### Records that describe objects
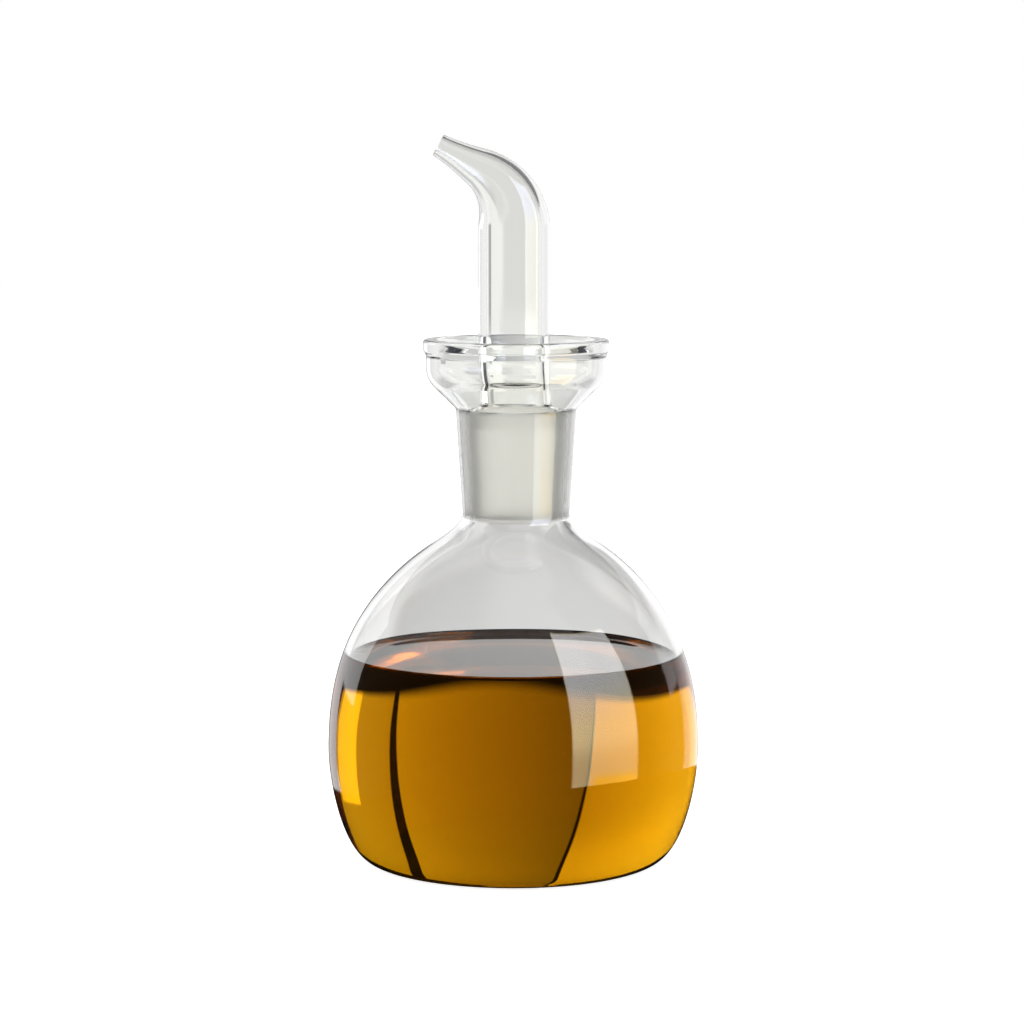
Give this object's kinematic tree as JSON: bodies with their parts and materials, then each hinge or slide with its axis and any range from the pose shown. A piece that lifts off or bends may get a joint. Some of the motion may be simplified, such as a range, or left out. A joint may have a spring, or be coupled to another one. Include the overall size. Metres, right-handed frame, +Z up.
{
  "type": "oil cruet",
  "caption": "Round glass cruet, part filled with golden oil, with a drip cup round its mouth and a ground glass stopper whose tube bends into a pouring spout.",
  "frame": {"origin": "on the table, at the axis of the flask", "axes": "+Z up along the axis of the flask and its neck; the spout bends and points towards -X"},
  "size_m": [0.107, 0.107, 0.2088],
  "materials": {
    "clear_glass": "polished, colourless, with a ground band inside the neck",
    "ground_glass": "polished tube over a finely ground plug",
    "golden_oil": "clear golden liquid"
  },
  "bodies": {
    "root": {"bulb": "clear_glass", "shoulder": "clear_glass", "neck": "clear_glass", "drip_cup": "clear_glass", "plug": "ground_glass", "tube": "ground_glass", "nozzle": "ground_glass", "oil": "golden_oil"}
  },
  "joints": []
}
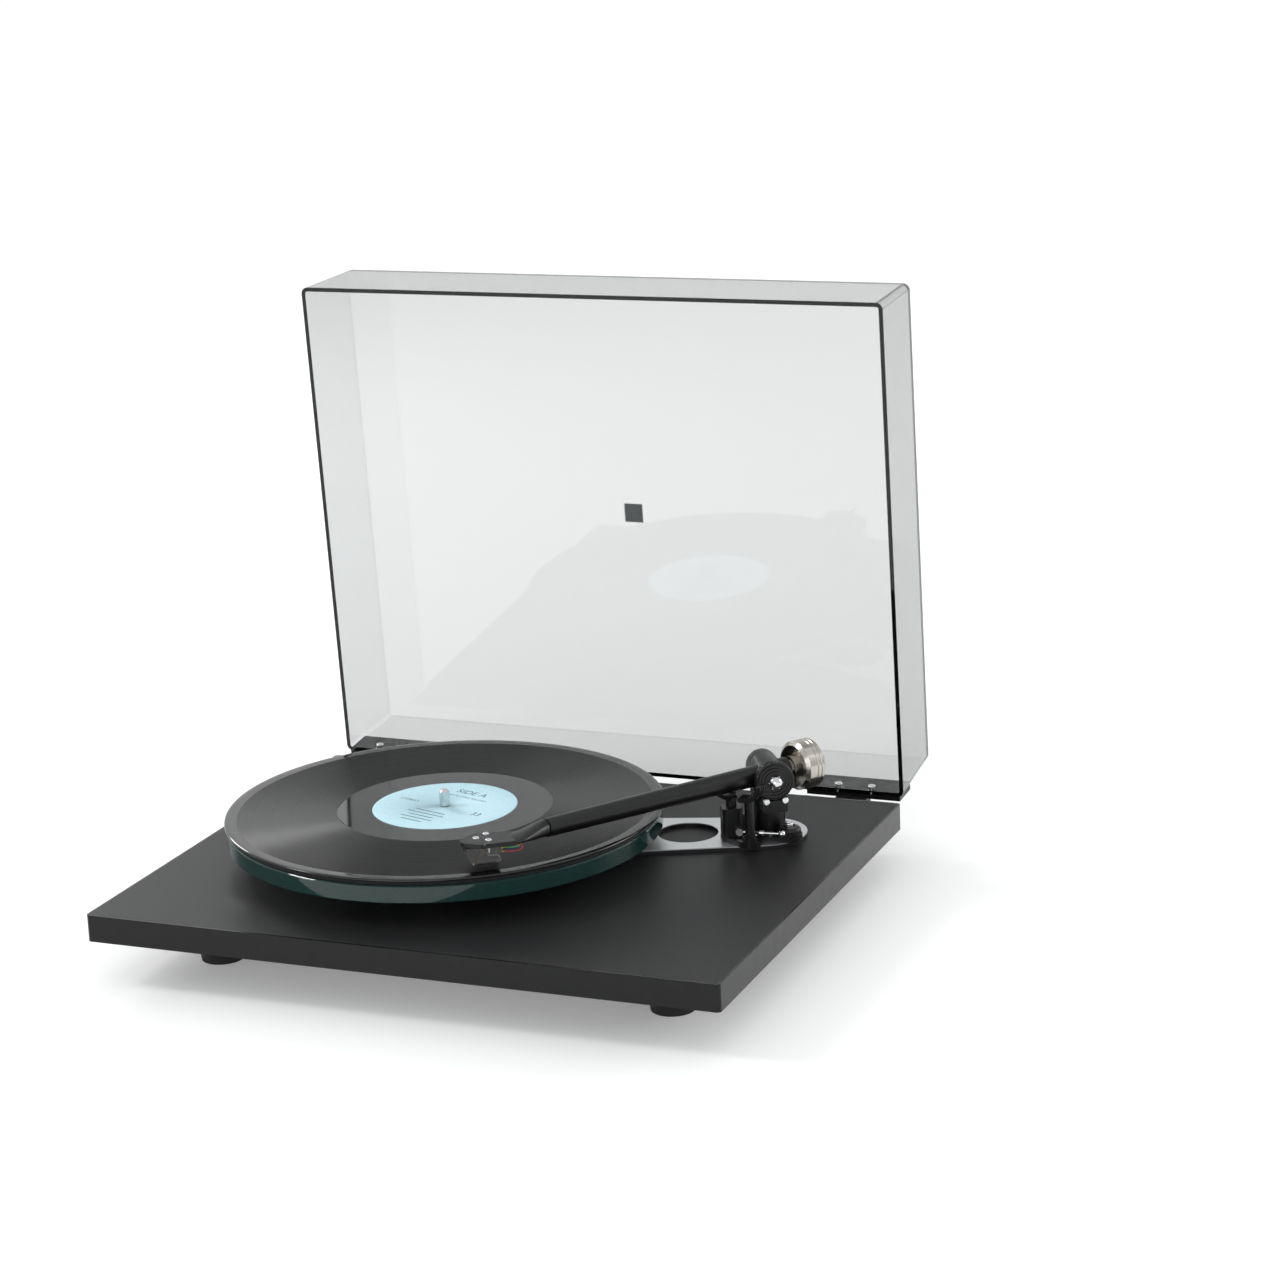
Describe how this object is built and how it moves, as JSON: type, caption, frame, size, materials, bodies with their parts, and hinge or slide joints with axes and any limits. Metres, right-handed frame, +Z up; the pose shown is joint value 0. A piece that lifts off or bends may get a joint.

### WORK INSTRUCTIONS
Write out all of the records once more, exactly.

### CORRECT RESPONSE
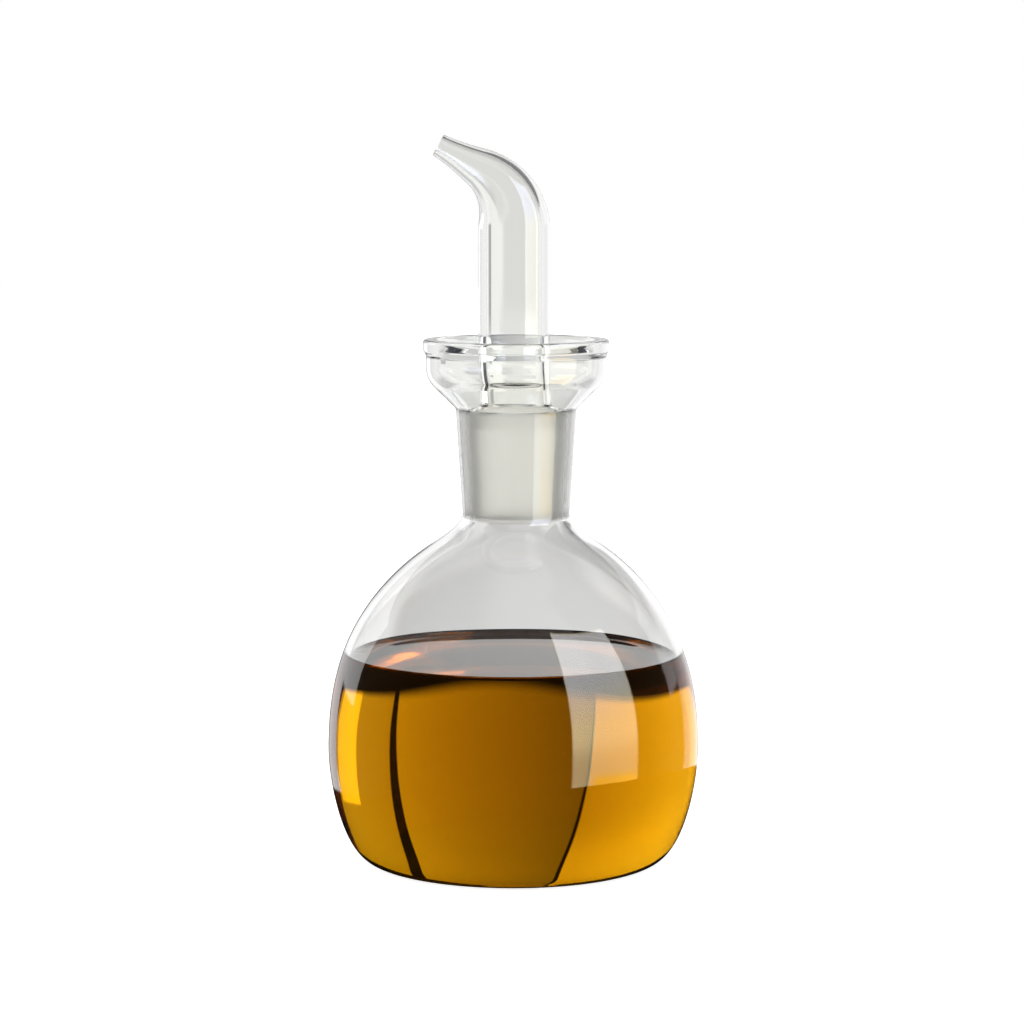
Give this object's kinematic tree as JSON: bodies with their parts and materials, then each hinge or slide with its axis and any range from the pose shown. A piece that lifts off or bends may get a joint. Some of the motion may be simplified, such as a range, or left out. A joint may have a spring, or be coupled to another one. Include the overall size. Metres, right-handed frame, +Z up.
{
  "type": "oil cruet",
  "caption": "Round glass cruet, part filled with golden oil, with a drip cup round its mouth and a ground glass stopper whose tube bends into a pouring spout.",
  "frame": {"origin": "on the table, at the axis of the flask", "axes": "+Z up along the axis of the flask and its neck; the spout bends and points towards -X"},
  "size_m": [0.107, 0.107, 0.2088],
  "materials": {
    "clear_glass": "polished, colourless, with a ground band inside the neck",
    "ground_glass": "polished tube over a finely ground plug",
    "golden_oil": "clear golden liquid"
  },
  "bodies": {
    "root": {"bulb": "clear_glass", "shoulder": "clear_glass", "neck": "clear_glass", "drip_cup": "clear_glass", "plug": "ground_glass", "tube": "ground_glass", "nozzle": "ground_glass", "oil": "golden_oil"}
  },
  "joints": []
}
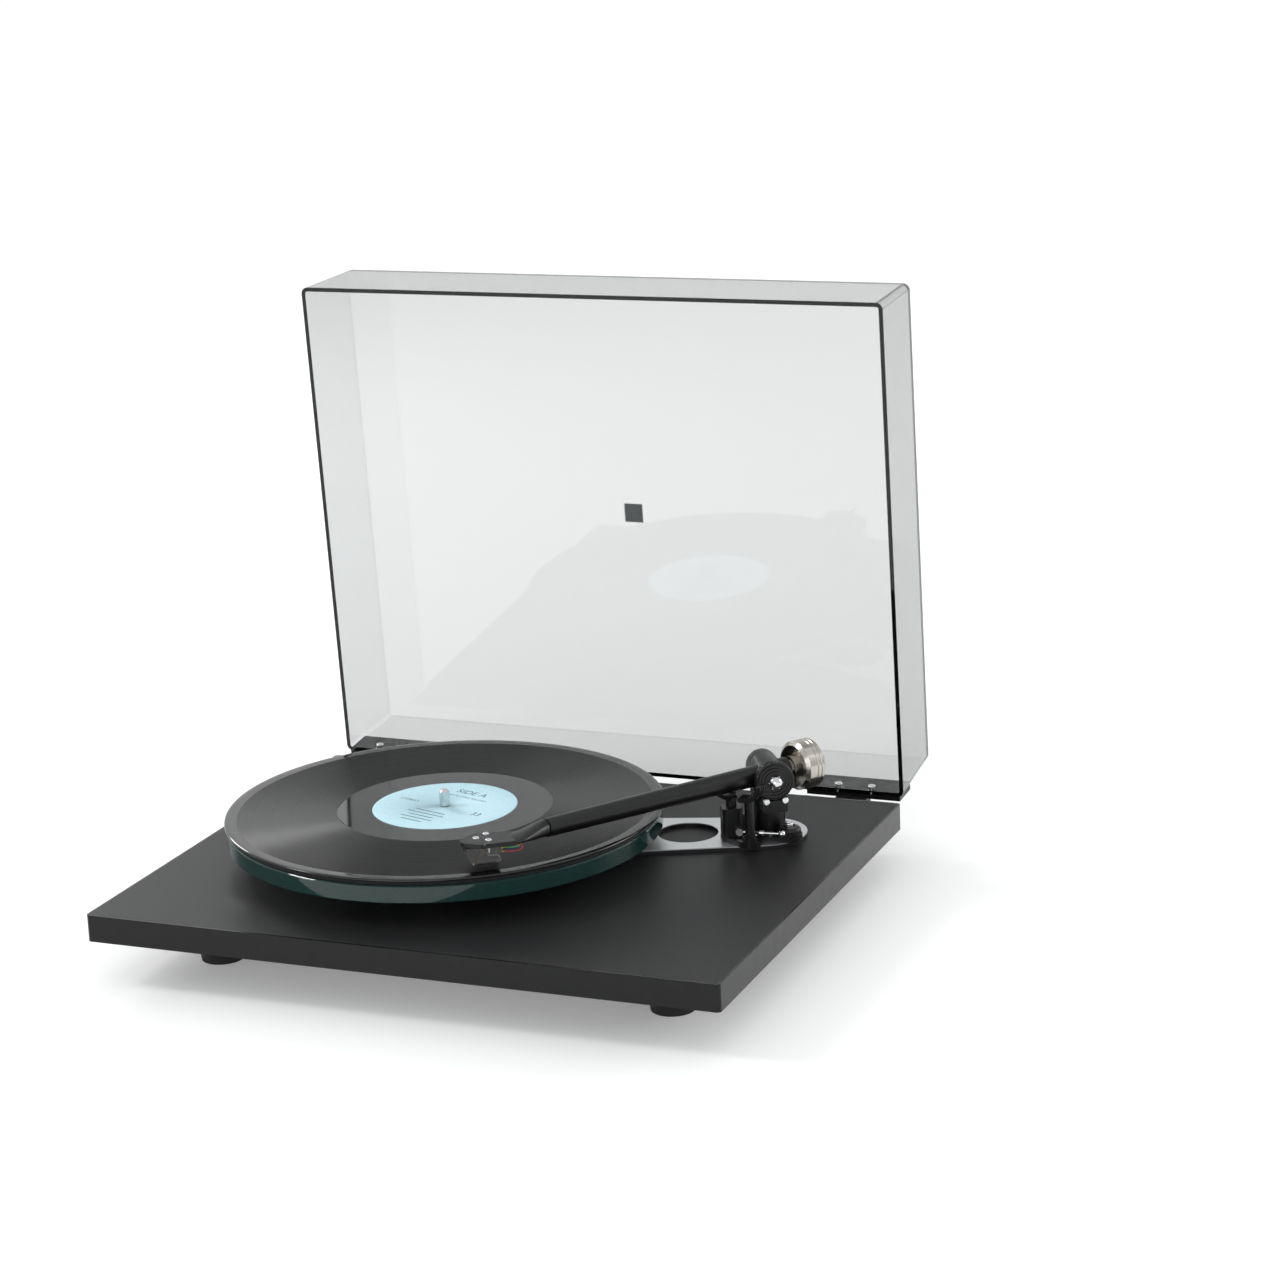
Describe how this object is built and how it moves, as JSON: type, caption, frame, size, materials, bodies with their parts, and hinge or slide joints with axes and any limits. Metres, right-handed frame, +Z up; the pose shown is joint value 0. A piece that lifts off or bends may get a joint.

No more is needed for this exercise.